YOUR OBJECTIVE
From the first line of the data through the line containing "# Millimetres, +Z", return each line exactly.

SOURCE EXCERPT
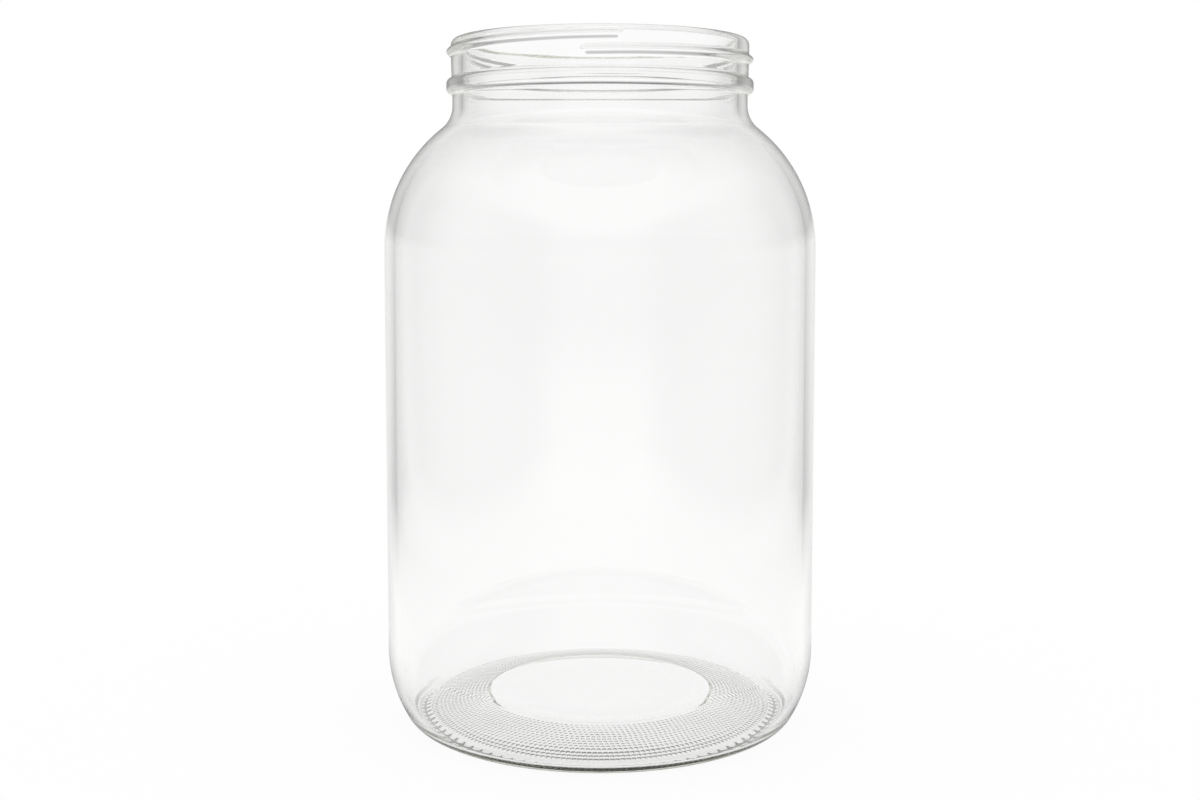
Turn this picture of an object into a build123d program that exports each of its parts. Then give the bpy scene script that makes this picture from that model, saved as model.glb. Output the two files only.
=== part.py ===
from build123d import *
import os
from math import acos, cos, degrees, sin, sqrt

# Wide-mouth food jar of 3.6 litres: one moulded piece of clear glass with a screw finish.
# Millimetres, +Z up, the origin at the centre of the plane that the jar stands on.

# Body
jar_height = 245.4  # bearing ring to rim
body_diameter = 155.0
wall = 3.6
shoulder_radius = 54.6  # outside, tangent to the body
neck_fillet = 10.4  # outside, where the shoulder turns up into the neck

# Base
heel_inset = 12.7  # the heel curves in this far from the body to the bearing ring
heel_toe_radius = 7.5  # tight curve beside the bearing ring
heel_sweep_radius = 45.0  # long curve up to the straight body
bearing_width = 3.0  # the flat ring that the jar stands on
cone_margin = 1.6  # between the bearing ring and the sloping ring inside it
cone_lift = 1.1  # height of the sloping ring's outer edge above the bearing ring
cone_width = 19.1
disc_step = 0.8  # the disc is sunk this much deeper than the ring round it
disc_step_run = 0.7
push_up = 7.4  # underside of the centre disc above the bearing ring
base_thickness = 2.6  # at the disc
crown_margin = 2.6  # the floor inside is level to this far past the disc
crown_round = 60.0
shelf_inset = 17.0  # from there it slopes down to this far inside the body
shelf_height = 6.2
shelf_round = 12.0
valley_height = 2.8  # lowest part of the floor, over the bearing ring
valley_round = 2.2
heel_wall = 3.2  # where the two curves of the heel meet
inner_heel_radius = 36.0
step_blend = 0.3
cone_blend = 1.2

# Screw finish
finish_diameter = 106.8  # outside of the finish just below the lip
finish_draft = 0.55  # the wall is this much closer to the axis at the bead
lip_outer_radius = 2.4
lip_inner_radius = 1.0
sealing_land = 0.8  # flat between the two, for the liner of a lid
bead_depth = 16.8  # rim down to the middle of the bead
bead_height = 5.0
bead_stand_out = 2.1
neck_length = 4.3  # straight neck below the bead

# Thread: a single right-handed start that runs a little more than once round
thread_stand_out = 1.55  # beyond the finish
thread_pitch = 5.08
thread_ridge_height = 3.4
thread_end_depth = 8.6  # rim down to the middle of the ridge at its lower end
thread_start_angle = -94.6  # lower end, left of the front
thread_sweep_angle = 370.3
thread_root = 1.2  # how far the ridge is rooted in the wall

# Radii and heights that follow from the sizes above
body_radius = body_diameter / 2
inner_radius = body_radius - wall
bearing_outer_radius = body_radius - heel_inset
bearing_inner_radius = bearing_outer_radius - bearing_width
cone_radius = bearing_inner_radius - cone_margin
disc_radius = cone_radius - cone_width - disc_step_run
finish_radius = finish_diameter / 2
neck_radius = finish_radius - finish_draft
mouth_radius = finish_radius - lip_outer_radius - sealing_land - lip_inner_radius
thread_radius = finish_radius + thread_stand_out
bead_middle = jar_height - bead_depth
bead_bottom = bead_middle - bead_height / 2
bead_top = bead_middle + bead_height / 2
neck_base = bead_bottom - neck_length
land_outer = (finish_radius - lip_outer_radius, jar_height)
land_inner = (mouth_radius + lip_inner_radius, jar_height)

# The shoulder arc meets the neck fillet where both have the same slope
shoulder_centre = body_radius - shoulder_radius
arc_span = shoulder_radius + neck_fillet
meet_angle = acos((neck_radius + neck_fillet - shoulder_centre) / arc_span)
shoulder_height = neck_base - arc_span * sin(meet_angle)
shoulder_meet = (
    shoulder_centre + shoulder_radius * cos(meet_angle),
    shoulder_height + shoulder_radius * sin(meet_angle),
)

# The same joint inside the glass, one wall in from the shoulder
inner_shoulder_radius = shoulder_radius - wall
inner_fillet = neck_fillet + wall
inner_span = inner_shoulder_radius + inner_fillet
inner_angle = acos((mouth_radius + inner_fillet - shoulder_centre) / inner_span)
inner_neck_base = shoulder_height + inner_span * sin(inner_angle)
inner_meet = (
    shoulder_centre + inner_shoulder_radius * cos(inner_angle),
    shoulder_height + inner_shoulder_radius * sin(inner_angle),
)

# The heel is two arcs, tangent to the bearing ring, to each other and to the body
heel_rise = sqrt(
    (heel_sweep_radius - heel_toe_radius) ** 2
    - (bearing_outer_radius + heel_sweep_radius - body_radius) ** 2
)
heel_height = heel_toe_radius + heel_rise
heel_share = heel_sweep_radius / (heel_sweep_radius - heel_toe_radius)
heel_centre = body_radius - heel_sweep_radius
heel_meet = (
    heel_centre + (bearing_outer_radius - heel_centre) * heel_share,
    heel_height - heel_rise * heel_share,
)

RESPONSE
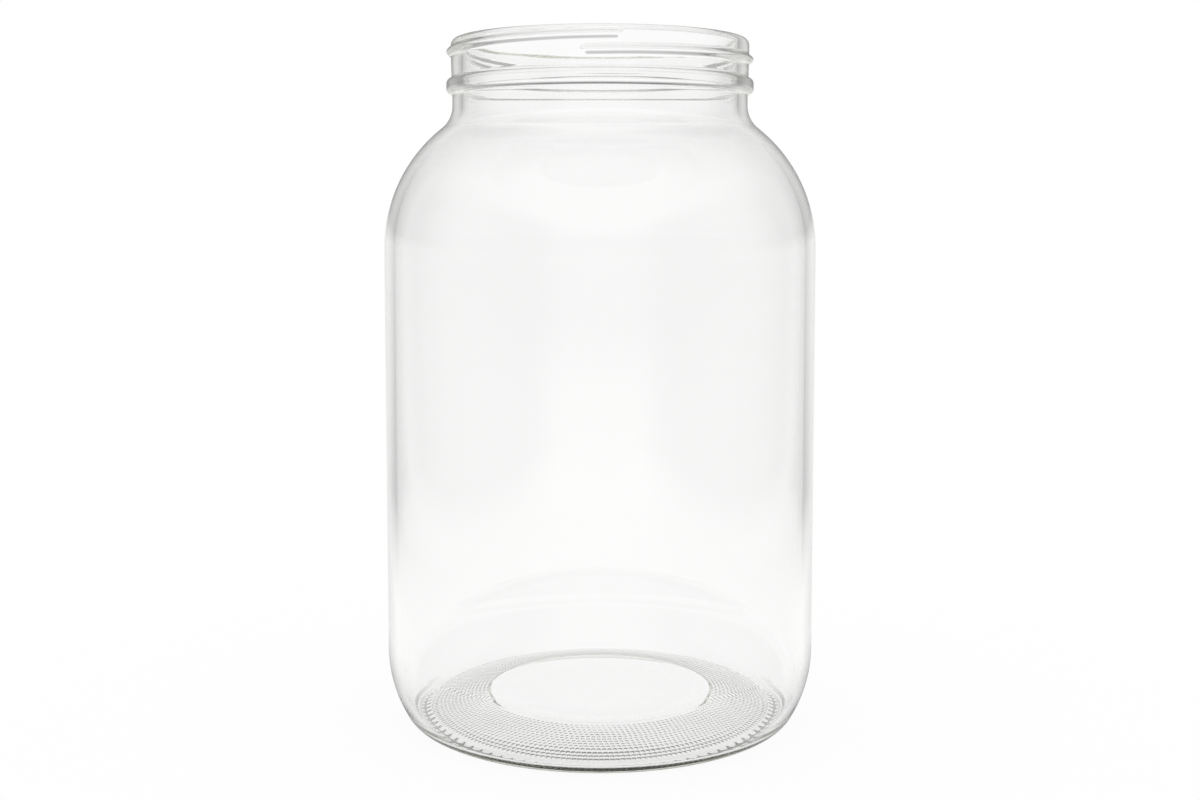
Turn this picture of an object into a build123d program that exports each of its parts. Then give the bpy scene script that makes this picture from that model, saved as model.glb. Output the two files only.
=== part.py ===
from build123d import *
import os
from math import acos, cos, degrees, sin, sqrt

# Wide-mouth food jar of 3.6 litres: one moulded piece of clear glass with a screw finish.
# Millimetres, +Z up, the origin at the centre of the plane that the jar stands on.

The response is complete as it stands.